Gartner predicts that the move in software development towards services spells
the demise of the monolithic application, and with it the dominant positions

held by leading software vendors in the market. The most common revenue model

today is software as a product, with upfront payment for a perpetual license to

use the software. However, the trend is towards offering software as a paid

service with payments over time and based on a usage model. The issues that

software and IT services providers must wrestle with include lower gross

margins, the move to business-based rather than technology-based service level

agreements, new go-to-market models that rely less on their current direct sales

force, and difficulties in educating the financial community about the new

business models and their impact on profit and loss statements for the first

several years.

There are already early indications that hardware will follow in the same

pattern, with similar financial consequences for hardware vendors.
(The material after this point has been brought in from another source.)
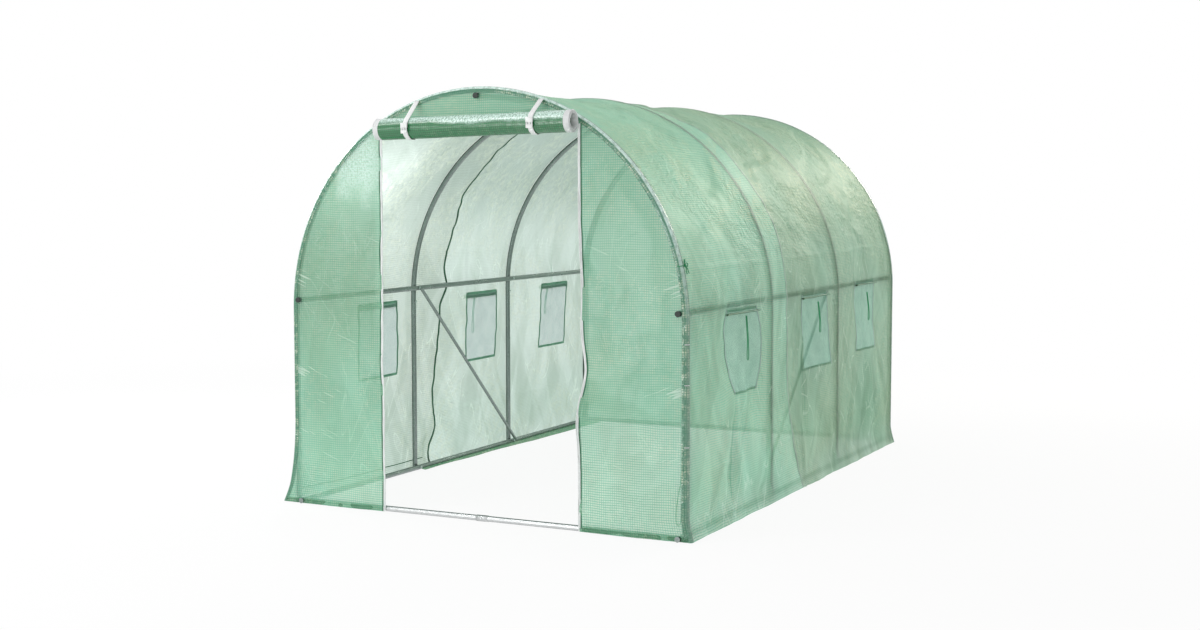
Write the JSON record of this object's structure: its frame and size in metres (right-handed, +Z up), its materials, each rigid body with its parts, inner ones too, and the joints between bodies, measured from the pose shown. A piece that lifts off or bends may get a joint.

As the price

for technology falls it becomes more valuable to offer support and management

services to help enterprises manage their growing array of storage, as well as

growing demands of regulatory and compliance authorities relating to data sets,

than it does to sell a physical device. With growing bandwidth available at

declining costs, many of the drivers for locally based devices also diminish.

This paves the way for an era of utility-style computing where many enterprises

will choose only to purchase access to a shared service on a remote device.

Trends 7 and 8 - Community and Collaboration



With commoditization and consumerization come not only revolutionary changes in
enterprise IT but also life-altering changes to the way we interact with the

wider world. Gartner predicts that by 2010, 70 percent of the population in

developed nations will spend 10 times longer per day interacting with people in

the electronic world than in the physical one.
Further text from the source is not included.